All-carbon-nanofiber electrodes for high-energy rechargeable Li–O2 batteries

Abstract

Hollow carbon fibers with diameters on the order of 30 nm were grown on a ceramic porous substrate, which was used as the oxygen electrode in lithium-oxygen (Li–O₂) batteries. These all-carbon-fiber (binder-free) electrodes were found to yield high gravimetric energies (up to 2500 W h kg_discharged⁻¹) in Li–O₂cells, translating to an energy enhancement ∼4 times greater than the state-of-the-art lithium intercalation compounds such as LiCoO₂ (∼600 W h kg_electrode⁻¹).
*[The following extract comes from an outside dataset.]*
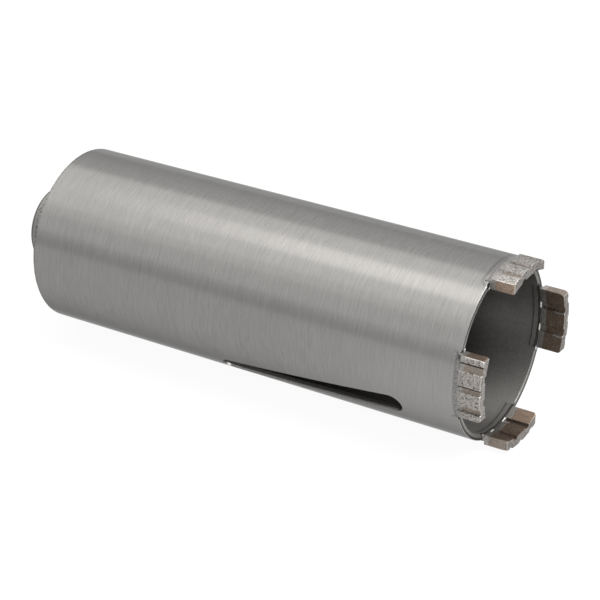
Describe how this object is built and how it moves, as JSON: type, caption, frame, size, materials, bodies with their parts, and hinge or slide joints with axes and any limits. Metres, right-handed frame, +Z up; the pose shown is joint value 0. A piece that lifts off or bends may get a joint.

The high gravimetric energy achieved in this study can be attributed to low carbon packing in the grown carbon-fiber electrodes and highly efficient utilization of the available carbon mass and void volume for Li₂O₂ formation. The nanofiber structure allowed for the clear visualization of Li₂O₂ formation and morphological evolution during discharge and its disappearance upon charge, where Li₂O₂ particles grown on the sidewalls of the aligned carbon fibers were found to be toroids, having particle sizes increasing (up to ∼1 μm) with increasing depth-of-discharge. The visualization of Li₂O₂ morphologies upon discharge and disappearance upon charge represents a critical step toward understanding key processes that limit the rate capability and low round-trip efficiencies of Li–O₂ batteries, which are not currently understood within the field.